In the name of assistance:

Do not brandish your gun in my face; I am not at war. I am trying to survive.

Do not teach me how to wash my hands when the water is not clean – it is already contaminated.

Do not teach our youth yoga without a meal in their stomachs.

Do not have meetings in English.  We speak Kreyol; this is not inclusion.

Instead, I suggest you try your hand at earnestly providing the funds to those in need.  This means engaging the so called beneficiaries you talk so frequently about.  Ask the single mother of four who has been living under a tent for over two and a half years what she needs to climb out of the depths of the tent city and into a living situation that has dignity and a chance for an improved livelihood.

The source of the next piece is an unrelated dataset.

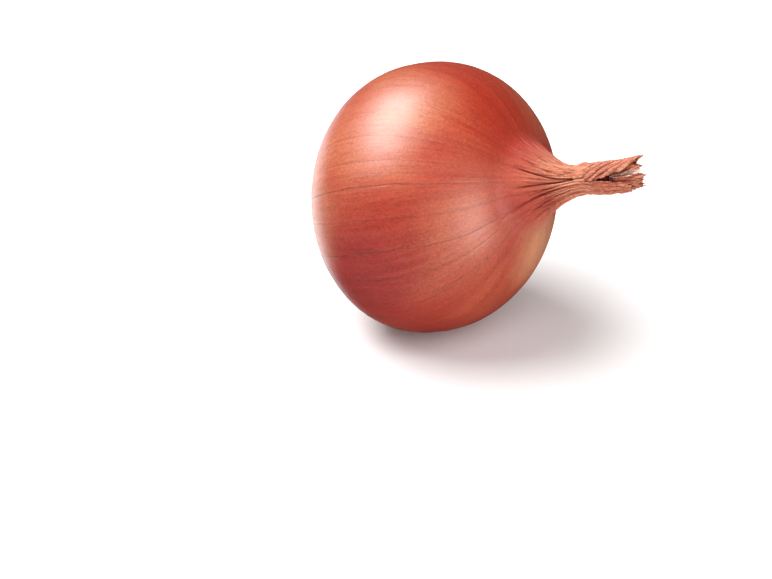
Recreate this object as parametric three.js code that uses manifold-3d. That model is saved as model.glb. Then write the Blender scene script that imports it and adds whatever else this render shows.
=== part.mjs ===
// An onion lying on its side, in millimetres, with +Z up and the middle of its resting spot at the origin.
// It is drawn in its own frame first: z runs from the root end to the neck, and the angle round it is
// counted from the meridian that lies uppermost. The group then lays it down on a small flat spot.
import * as THREE from "three";
import { mergeVertices } from "three/addons/utils/BufferGeometryUtils.js";
import Module from "manifold-3d";

// How the onion lies: the neck points along +X and rises, and the bulb's middle is above the resting spot.
const neckRise = 18; // degrees above the horizontal
const bulbCentre = [-0.8, 1.3, 37.1];
const restingTrim = 20; // height of the block that cuts the flat spot

// The bulb, from its widest ring at z = 0.
const bulbRadius = 37.5;
const neckHalf = 32.7;
const rootHalf = 31;
const neckPower = 2.01;
const rootPower = 2.18;
const lean = 0.062; // how far the centre line drifts for each millimetre along it
const leanAngle = -25;
const lobes = [
  { count: 2, size: 0.3, angle: 92 },
  { count: 3, size: 0.2, angle: 144 },
];

// The dried neck, which the skin gathers into. A pair of heights is where a change begins and ends.
const neckJoin = 29.5; // where the shoulder turns into the neck's flared foot
const waistRadius = 3.85;
const footRadius = 7.95; // what the flared foot adds to the waist at the join
const footLength = 10.5;
const slopeStep = 0.01; // over which the shoulder's slope at the join is measured
const mouthFlare = 0.2; // how much the neck widens again at its torn end
const mouthFlareHeights = [51, 59];
const pleatStart = 27; // where the rows close up for the pleats
const neckEnd = 58;
const neckEndRound = 1.2;
const neckSteps = [1.0, 1.5]; // how far its foot and its end step back from the leaning centre line
const footStepHeights = [30, 44];
const endStepHeights = [48, 58];
const neckTwist = -60; // degrees by which the torn leaves are wrung at the end
const twistEnd = 66;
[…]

Work on developing a real plan for water and sanitation infrastructure.  The illnesses and deaths will not stop until everyone has access to clean and safe drinking water and long-term sanitation solutions. 
Invest in small farmers living in Haiti’s countryside.  Ending Haiti’s dependence on food aid will be achieved when the thousands of hard-working peasants have the means, tools and training in organic and sustainable agriculture to increase crop productivity and outputs.  Doing this will not just increase food production, it will create a vibrant and robust food economy in communities throughout the country.

The real beauty in this strategy is that strengthening the local food system creates a bounty of opportunities for Haitians to make a fair and honest living in the countryside.  This means that the thousands currently toiling away under Haiti’s hot sun in tent cities will be incentivized to leave Port-au-Prince – most of whom moved to the capital in search of jobs and better economic opportunities only to find living conditions even worse than before.  Investing in programs that empower, train and provide Haitians with the resources they need to not just leave poverty behind, but to realize that they have the knowhow to be the stewards of their own destiny is what justice in Haiti looks like.